If you look at the attached photos, the guy in the blue shirt is your’s truly. Looking closely, you will see the dimples the tarpon had made on the surface when it jumped, and that my rod is perfectly straight. I don’t know if it will show, but you might also see that the rod (and I) are draped in slack flyline. The fish had originally run straight away, but suddenly doubled back and jumped three times in quick succession, each jump getting closer to the canoe. On the last jump, all the line that was in the belly created by the U-turn came flying out of the water. When a tarpon is dancing toward you like that, if you had time to think, you would have to choose between, “Wow!” and “Oh Shit!, but you don’t have that much time.

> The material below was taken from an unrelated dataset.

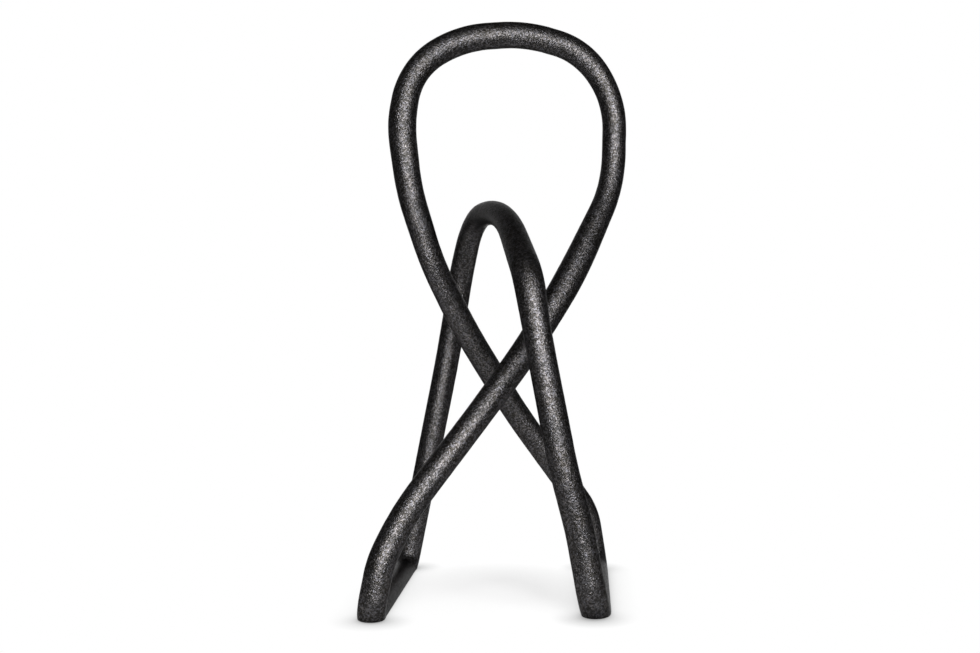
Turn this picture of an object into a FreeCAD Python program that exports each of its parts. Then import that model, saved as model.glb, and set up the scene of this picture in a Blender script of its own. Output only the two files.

If you look at the other angler you will see someone fighting a tarpon the way most novices do at first, but it is completely wrong. That high deeply bent rod put very little strain on the fish. Tarpon have pectoral and anal fins that are essentially small wings. All they have to do is tilt them down a bit and wag their tail, and that high rod might as well be trying to pull up a large planar. Now, if the angler were to drop that rod down to the surface, and pull directly back, instead of trying to lift the fish, the force is concentrated on stopping forward movement. If you use some basic trigonometry you can see that, with a high rod, only a small portion of that minimal bent-rod pressure is working against the fish’s forward motion. The majority is attempting to lift the fish. This is one reason why so many anglers fight tarpon for much longer than is necessary.
In the less clear photo of the fish in the water, one thing that stands out is the white scar on the fish’s “shoulder”. That scar was caused by the fight. It indicates a leader that was laid back along the top and side of the fish, actually picking scales off during the fight. That fish was “landed” in about ¼ the time as the other.